--- Information supplied ---
◆ ◆ ◆ ◆ ◆ ◆ ◆

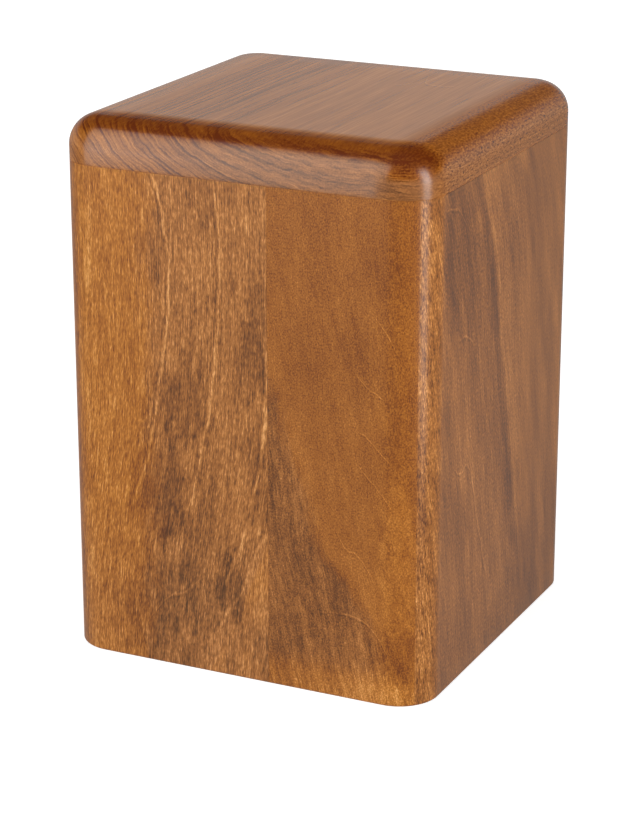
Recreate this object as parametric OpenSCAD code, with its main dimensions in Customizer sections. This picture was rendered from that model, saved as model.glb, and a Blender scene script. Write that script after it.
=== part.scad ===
/* [Overall size] */
// Outside width, from left to right
box_w = 168; // [130:1:260]
// Outside depth, from front to back
box_d = 170; // [130:1:260]
// Overall height
box_h = 235; // [100:1:350]

/* [Boards] */
// Thickness of the four walls
wall_t = 19; // [14:0.5:25]
// Thickness of the top panel
top_t = 19; // [10:0.5:30]
// Thickness of the base panel
base_t = 10; // [5:0.5:16]
// Width of the left one of the two boards that make the front wall
front_left_w = 98; // [40:1:140]

/* [Rounded edges] */
// Radius of the four upright corners
corner_r = 18; // [5:0.5:24]
// Radius of the roundover that runs round the top
top_edge_r = 13; // [2:0.5:16]
// Radius of the eased edge round the foot of the walls
foot_edge_r = 1; // [0.5:0.5:3]

/* [Base panel seat] */
// Thickness of wall that is left outside the base panel, round its pocket
rim_t = 9; // [8:0.5:12]
// Height of the base panel above the foot of the walls
base_lift = 1; // [0.5:0.5:4]
// Gap between the edge of the base panel and the walls
base_gap = 0.3; // [0.1:0.1:1]

/* [Hidden] */
$fn = 96;

half_w = box_w / 2;
half_d = box_d / 2;
wall_h = box_h - top_t;
front_joint_x = front_left_w - half_w;

// The hollow between the walls
inner_w = box_w - 2 * wall_t;
inner_d = box_d - 2 * wall_t;

// The wider pocket in the foot of the walls, which takes the base panel up against a ledge
pocket_w = box_w - 2 * rim_t;
pocket_d = box_d - 2 * rim_t;
pocket_h = base_lift + base_t;

// A roundover stays within the board that it is cut in
top_round = min(top_edge_r, top_t - 1, corner_r - 1);
foot_round = min(foot_edge_r, corner_r - 1);

// How far a cutting shape runs past what it cuts
past = 1;

// Half section of a block whose upper outer edge is rounded: its axis is at x = 0, its foot at y = 0
module edge_section(reach, height, edge_r) {
    intersection() {
        square([reach, height]);
        union() {
            square([reach - edge_r, height]);
            square([reach, height - edge_r]);
            translate([reach - edge_r, height - edge_r])
                circle(r = edge_r);
        }
    }
}

// One straight side of the block, of the given length, facing +X from x = 0
module edge_run(length, reach, height, edge_r) {
    rotate([90, 0, 0])
        linear_extrude(height = length, center = true)
            edge_section(reach, height, edge_r);
}

// Block on z = 0 with round upright corners and a roundover round its top
module rounded_block(w, d, h, plan_r, edge_r) {
    flat_w = w - 2 * plan_r;
    flat_d = d - 2 * plan_r;
    translate([-flat_w / 2, -flat_d / 2, 0])
        cube([flat_w, flat_d, h]);
    for (turn = [0, 180])
        rotate([0, 0, turn]) {
            translate([flat_w / 2, 0, 0])
                edge_run(flat_d, plan_r, h, edge_r);
            rotate([0, 0, 90])
                translate([flat_d / 2, 0, 0])
                    edge_run(flat_w, plan_r, h, edge_r);
            translate([flat_w / 2, flat_d / 2, 0])
                rotate_extrude(angle = 90)
                    edge_section(plan_r, h, edge_r);
            translate([-flat_w / 2, flat_d / 2, 0])
                rotate([0, 0, 90])
                    rotate_extrude(angle = 90)
                        edge_section(plan_r, h, edge_r);
        }
}

// Upright box centred on the axis
module centred_cut(w, d, z_from, z_to) {
    translate([-w / 2, -d / 2, z_from])
        cube([w, d, z_to - z_from]);
}

// All four walls as one ring: eased at the foot, hollow, with the pocket for the base panel
module wall_ring() {
    difference() {
        translate([0, 0, wall_h])
            mirror([0, 0, 1])
                rounded_block(box_w, box_d, wall_h, corner_r, foot_round);
        centred_cut(inner_w, inner_d, -past, wall_h + past);
        centred_cut(pocket_w, pocket_d, -past, pocket_h);
    }
}

// The space of one wall between its two mitres: the wall faces -Y and is half_run wide each way
module mitre_space(half_run, half_reach) {
    translate([0, 0, -past])
        linear_extrude(height = wall_h + 2 * past)
            polygon([
                [-half_run - past, -half_reach - past],
                [half_run + past, -half_reach - past],
                [half_run - wall_t - past, -half_reach + wall_t + past],
                [-half_run + wall_t + past, -half_reach + wall_t + past]
            ]);
}

// One of the four walls, cut out of the ring at its mitres; turn 0 is the front
module mitred_wall(turn) {
    sideways = turn % 180 != 0;
    intersection() {
        wall_ring();
        rotate([0, 0, turn])
            mitre_space(sideways ? half_d : half_w, sideways ? half_w : half_d);
    }
}

// Solid panel across the top of all four walls
module top_panel() {
    color("#8f6243")
        translate([0, 0, wall_h])
            rounded_block(box_w, box_d, top_t, corner_r, top_round);
}

// Wider left board of the front wall, up to the glued joint
module front_board_left() {
    color("#9a5a26")
        intersection() {
            mitred_wall(0);
            translate([front_joint_x - box_w, -half_d - past, -past])
                cube([box_w, wall_t + 2 * past, wall_h + 2 * past]);
        }
}

// Narrower right board of the front wall, from the glued joint on
module front_board_right() {
    color("#94592c")
        intersection() {
            mitred_wall(0);
            translate([front_joint_x, -half_d - past, -past])
                cube([box_w, wall_t + 2 * past, wall_h + 2 * past]);
        }
}

module right_wall() {
    color("#7d5238")
        mitred_wall(90);
}

module back_wall() {
    color("#8a5630")
        mitred_wall(180);
}

module left_wall() {
    color("#86532f")
        mitred_wall(270);
}

// Panel that closes the box from below, up against the ledge in the walls
module base_panel() {
    color("#7a4c2a")
        centred_cut(pocket_w - 2 * base_gap, pocket_d - 2 * base_gap, base_lift, pocket_h);
}

top_panel();
front_board_left();
front_board_right();
right_wall();
back_wall();
left_wall();
base_panel();
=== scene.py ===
"""A cremation urn box: seven boards and panels of stained, lacquered hardwood on a pale floor.

Every piece is built here at the size of its CAD node, with its edges, and stands in for that node.
Lengths are metres. The wood is worked out in millimetres, from the same frame.
"""
import math

import bpy
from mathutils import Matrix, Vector


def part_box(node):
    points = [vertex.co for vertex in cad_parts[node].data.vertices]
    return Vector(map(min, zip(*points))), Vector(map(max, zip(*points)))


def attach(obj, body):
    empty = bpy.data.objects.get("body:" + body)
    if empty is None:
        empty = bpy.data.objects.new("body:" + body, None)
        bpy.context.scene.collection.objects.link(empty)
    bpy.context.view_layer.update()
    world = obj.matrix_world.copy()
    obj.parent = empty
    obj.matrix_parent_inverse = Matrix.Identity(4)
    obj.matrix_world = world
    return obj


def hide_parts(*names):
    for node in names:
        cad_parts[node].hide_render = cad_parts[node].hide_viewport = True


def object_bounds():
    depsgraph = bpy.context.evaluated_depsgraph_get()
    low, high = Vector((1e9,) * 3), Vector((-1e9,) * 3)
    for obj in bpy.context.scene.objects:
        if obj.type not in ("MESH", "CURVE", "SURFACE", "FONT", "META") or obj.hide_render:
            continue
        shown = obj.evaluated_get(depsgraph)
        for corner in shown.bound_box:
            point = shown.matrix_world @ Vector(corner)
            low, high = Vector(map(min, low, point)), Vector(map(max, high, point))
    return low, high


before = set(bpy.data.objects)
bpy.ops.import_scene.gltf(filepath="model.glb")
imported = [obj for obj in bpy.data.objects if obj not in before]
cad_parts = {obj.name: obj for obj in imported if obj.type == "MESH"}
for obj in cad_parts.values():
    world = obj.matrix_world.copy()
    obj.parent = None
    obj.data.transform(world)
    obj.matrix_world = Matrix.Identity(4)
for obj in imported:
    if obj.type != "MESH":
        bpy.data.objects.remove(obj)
cad_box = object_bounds()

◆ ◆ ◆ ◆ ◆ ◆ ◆

--- Problem requirements ---
Quote nothing but the lines that run from the line containing "top_panel();" through the line containing "if empty is", keeping both of them word for word.

--- Solution to this problem ---
top_panel();
front_board_left();
front_board_right();
right_wall();
back_wall();
left_wall();
base_panel();
=== scene.py ===
"""A cremation urn box: seven boards and panels of stained, lacquered hardwood on a pale floor.

Every piece is built here at the size of its CAD node, with its edges, and stands in for that node.
Lengths are metres. The wood is worked out in millimetres, from the same frame.
"""
import math

import bpy
from mathutils import Matrix, Vector


def part_box(node):
    points = [vertex.co for vertex in cad_parts[node].data.vertices]
    return Vector(map(min, zip(*points))), Vector(map(max, zip(*points)))


def attach(obj, body):
    empty = bpy.data.objects.get("body:" + body)
    if empty is None:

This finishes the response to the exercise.